**Set task:** Copy out each line that mentions the word "json".

**Source data:**
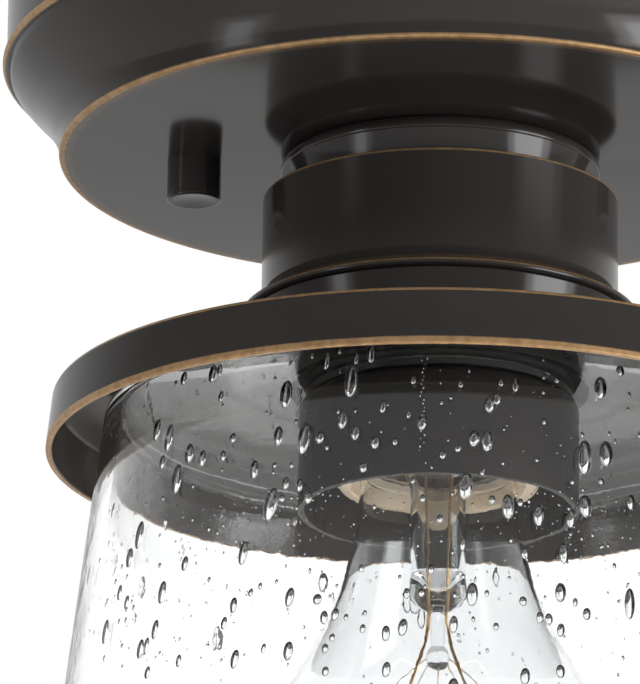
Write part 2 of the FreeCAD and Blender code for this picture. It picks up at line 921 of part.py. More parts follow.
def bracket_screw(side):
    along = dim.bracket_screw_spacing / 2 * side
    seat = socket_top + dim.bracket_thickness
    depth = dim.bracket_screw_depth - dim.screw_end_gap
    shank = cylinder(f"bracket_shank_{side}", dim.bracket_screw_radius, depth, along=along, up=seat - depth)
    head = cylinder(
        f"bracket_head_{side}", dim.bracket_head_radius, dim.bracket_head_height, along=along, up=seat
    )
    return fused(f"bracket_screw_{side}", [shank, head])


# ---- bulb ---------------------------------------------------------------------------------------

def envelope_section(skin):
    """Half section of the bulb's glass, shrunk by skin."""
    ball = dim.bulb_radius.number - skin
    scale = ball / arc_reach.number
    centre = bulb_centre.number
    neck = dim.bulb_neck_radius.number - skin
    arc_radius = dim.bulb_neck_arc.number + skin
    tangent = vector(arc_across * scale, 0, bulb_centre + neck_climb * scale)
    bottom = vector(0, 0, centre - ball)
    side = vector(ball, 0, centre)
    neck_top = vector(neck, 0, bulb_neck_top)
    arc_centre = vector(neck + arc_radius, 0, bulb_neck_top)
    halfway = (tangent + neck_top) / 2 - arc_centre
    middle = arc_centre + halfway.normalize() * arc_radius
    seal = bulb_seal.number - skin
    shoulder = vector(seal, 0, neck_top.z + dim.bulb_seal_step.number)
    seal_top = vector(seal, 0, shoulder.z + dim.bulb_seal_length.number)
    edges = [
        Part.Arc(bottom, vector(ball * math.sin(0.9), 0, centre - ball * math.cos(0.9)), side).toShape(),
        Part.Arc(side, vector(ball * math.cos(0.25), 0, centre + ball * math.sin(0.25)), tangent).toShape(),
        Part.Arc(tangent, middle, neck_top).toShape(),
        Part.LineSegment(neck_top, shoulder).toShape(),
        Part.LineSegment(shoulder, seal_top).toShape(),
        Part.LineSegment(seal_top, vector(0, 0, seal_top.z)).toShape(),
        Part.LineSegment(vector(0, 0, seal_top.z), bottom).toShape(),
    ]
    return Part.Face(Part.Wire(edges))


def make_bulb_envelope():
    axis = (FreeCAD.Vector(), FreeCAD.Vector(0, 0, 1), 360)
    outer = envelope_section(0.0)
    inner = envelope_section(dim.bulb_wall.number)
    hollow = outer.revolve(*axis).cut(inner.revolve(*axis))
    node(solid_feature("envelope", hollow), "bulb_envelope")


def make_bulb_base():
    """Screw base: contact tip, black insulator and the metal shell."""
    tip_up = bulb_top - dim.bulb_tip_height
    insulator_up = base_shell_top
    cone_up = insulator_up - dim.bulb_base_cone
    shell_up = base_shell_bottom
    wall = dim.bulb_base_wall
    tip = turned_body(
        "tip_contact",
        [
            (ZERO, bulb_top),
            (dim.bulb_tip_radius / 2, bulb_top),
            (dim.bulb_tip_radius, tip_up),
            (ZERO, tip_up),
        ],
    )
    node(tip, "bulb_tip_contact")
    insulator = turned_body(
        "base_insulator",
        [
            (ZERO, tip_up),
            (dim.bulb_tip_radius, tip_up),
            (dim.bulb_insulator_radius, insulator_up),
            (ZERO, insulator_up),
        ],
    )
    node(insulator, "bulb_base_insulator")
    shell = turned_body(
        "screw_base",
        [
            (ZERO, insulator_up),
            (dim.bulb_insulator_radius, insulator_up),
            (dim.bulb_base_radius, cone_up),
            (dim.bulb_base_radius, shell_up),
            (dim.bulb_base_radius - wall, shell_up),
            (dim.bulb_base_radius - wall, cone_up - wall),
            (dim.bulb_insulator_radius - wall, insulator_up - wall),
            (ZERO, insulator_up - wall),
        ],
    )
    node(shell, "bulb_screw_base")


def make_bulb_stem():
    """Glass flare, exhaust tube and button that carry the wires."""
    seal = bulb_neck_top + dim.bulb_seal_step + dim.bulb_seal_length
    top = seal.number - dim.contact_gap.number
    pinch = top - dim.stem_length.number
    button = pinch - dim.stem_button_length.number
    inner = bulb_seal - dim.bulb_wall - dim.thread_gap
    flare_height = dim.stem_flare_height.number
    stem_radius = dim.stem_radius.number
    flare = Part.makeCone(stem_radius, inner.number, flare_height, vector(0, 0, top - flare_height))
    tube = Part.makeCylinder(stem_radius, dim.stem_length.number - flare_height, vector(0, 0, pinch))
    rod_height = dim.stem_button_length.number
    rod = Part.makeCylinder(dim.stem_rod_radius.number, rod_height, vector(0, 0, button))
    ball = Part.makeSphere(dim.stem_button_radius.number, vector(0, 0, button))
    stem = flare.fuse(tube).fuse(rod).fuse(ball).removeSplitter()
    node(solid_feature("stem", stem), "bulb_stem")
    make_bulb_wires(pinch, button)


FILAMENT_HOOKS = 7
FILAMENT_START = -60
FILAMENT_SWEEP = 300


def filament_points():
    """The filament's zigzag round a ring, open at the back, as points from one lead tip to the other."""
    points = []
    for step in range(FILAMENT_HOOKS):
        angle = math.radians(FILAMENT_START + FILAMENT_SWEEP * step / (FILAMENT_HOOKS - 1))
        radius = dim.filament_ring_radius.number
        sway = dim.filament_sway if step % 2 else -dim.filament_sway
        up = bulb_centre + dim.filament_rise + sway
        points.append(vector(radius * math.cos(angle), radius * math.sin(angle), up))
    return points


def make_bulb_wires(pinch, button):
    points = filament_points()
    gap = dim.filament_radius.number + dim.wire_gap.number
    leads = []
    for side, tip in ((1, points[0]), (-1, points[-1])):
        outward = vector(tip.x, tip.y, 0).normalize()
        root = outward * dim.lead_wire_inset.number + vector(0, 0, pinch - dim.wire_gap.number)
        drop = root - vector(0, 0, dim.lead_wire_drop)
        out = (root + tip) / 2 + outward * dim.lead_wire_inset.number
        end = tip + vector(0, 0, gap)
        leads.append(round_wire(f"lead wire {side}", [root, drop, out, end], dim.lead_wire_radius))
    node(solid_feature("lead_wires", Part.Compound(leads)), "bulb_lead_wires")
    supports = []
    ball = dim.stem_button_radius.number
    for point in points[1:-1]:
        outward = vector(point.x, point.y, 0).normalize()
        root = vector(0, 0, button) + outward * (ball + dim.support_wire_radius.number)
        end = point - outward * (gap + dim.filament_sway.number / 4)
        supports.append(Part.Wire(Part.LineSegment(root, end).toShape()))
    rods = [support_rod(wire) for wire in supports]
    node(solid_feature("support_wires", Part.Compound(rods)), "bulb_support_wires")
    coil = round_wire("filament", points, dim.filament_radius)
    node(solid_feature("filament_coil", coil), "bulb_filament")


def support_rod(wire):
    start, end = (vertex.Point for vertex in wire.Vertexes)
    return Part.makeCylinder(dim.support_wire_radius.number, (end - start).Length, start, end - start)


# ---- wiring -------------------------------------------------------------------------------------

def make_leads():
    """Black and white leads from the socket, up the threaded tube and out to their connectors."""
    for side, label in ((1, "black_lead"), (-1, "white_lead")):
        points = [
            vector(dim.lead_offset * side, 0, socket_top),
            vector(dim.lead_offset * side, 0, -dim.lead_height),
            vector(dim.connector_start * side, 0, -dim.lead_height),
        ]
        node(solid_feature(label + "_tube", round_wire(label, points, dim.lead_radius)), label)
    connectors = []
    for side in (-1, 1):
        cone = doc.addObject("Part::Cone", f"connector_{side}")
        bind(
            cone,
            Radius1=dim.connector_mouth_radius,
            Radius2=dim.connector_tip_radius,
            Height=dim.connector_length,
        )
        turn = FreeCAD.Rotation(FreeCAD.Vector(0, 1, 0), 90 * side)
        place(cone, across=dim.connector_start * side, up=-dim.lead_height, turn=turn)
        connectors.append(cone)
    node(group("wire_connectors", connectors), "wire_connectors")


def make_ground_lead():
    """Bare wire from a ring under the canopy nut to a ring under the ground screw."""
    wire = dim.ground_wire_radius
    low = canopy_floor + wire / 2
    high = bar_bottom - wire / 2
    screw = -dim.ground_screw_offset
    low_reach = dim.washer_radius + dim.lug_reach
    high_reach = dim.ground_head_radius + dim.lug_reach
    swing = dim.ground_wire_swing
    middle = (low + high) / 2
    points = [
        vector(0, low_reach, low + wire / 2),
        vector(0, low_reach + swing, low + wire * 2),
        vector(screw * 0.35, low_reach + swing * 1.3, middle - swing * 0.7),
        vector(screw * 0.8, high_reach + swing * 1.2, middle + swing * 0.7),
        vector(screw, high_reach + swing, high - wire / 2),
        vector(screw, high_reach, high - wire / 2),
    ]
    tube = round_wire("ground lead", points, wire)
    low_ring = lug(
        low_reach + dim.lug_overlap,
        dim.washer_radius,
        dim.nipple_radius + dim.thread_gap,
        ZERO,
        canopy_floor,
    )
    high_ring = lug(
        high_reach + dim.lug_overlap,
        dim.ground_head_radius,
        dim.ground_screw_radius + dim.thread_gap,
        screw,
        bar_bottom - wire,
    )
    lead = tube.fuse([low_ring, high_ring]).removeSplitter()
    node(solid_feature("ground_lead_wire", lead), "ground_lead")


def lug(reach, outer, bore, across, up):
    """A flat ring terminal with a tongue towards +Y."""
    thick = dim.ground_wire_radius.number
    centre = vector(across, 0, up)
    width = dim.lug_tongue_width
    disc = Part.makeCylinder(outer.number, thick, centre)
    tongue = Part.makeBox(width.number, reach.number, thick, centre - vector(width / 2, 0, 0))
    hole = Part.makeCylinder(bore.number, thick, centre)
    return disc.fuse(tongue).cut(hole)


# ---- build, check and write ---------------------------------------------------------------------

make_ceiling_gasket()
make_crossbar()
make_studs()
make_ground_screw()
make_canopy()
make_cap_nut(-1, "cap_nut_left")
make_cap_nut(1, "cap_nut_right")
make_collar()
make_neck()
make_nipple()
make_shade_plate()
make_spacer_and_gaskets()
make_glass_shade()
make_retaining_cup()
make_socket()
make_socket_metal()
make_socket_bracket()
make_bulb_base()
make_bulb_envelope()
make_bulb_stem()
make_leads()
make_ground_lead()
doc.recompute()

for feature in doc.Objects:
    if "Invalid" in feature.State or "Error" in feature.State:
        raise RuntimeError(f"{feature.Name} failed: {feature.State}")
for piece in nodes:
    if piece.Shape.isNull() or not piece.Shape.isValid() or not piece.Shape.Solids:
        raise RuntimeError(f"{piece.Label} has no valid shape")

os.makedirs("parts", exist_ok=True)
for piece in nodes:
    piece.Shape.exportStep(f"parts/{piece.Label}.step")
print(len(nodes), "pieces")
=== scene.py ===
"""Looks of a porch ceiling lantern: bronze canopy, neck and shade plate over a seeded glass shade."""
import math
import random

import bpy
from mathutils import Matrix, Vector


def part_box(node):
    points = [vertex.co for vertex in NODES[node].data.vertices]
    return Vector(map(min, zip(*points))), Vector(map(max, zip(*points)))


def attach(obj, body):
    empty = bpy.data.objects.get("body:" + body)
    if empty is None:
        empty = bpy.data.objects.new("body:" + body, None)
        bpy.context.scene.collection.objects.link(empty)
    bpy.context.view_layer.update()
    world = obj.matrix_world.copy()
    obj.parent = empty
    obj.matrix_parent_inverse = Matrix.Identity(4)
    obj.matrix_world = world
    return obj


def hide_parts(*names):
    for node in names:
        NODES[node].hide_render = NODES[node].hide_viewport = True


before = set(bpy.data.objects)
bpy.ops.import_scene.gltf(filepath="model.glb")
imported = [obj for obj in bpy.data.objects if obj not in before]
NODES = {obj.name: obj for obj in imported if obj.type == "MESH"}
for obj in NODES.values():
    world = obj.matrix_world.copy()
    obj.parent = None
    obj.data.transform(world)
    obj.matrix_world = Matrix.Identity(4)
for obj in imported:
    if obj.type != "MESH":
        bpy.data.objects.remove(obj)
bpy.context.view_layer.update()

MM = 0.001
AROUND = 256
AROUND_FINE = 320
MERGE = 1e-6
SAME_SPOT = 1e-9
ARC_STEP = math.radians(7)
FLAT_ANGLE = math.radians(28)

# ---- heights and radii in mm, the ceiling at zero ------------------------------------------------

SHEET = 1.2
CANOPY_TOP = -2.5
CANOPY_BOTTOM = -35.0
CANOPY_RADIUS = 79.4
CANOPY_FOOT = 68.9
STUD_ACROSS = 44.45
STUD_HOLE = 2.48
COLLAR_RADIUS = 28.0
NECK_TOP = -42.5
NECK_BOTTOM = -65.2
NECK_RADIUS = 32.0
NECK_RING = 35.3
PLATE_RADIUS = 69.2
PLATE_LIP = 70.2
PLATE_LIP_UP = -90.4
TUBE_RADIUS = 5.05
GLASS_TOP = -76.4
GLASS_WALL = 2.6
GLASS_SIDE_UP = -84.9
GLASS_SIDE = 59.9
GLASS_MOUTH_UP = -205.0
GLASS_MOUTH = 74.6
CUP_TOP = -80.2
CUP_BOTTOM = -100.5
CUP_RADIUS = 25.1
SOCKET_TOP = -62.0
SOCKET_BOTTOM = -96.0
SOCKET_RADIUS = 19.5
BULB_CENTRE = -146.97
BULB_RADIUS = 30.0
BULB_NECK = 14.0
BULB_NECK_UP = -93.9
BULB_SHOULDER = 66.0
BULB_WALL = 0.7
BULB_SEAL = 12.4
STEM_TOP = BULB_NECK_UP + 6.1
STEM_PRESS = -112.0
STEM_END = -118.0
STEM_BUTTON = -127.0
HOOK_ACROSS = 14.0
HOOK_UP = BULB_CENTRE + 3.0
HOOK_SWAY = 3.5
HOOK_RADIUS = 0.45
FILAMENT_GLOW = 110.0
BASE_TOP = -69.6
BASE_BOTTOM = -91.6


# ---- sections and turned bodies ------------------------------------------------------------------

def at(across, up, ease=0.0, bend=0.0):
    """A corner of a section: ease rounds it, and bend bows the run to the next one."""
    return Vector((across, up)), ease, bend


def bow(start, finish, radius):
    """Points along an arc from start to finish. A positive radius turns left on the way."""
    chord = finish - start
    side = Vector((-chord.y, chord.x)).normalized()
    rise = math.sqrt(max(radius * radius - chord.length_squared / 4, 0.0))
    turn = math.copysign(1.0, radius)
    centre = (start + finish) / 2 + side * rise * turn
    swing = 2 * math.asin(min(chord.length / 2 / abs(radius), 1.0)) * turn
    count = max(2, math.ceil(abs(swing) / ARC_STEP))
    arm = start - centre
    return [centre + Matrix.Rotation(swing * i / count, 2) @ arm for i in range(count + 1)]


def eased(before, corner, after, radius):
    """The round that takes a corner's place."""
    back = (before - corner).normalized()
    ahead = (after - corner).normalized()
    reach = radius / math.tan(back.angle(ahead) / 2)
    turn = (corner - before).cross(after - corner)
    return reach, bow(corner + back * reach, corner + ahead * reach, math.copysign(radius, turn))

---

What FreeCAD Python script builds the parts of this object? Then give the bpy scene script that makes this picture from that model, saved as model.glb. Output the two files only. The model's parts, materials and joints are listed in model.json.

---

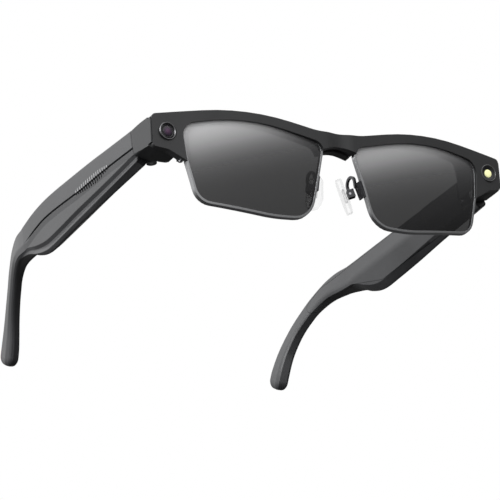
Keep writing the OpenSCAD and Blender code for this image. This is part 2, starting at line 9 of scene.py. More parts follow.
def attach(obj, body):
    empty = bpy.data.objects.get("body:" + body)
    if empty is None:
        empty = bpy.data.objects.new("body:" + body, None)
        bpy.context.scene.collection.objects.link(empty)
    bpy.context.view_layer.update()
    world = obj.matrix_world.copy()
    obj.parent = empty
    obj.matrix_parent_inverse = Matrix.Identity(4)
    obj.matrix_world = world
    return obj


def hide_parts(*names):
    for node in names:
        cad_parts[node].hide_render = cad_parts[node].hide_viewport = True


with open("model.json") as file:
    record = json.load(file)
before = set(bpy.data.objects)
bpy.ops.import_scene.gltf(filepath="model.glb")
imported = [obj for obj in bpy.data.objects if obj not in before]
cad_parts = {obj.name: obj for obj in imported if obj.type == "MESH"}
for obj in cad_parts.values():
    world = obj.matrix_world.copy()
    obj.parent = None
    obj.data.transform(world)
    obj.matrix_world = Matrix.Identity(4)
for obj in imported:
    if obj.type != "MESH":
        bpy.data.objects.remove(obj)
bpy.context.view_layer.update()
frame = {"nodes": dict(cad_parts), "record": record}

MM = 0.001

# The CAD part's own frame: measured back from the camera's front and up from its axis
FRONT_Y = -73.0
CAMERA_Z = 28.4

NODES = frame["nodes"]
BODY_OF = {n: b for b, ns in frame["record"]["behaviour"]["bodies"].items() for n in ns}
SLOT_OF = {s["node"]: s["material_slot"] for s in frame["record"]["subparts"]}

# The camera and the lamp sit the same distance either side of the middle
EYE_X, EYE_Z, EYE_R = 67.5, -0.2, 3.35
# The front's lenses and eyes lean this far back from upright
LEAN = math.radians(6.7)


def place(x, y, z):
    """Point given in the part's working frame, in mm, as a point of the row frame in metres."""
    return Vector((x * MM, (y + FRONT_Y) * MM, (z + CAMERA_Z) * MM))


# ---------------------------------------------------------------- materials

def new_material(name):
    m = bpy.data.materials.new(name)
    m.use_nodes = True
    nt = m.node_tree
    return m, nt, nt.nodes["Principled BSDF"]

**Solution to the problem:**
What FreeCAD Python script builds the parts of this object? Then give the bpy scene script that makes this picture from that model, saved as model.glb. Output the two files only. The model's parts, materials and joints are listed in model.json.
with open("model.json") as file:
    record = json.load(file)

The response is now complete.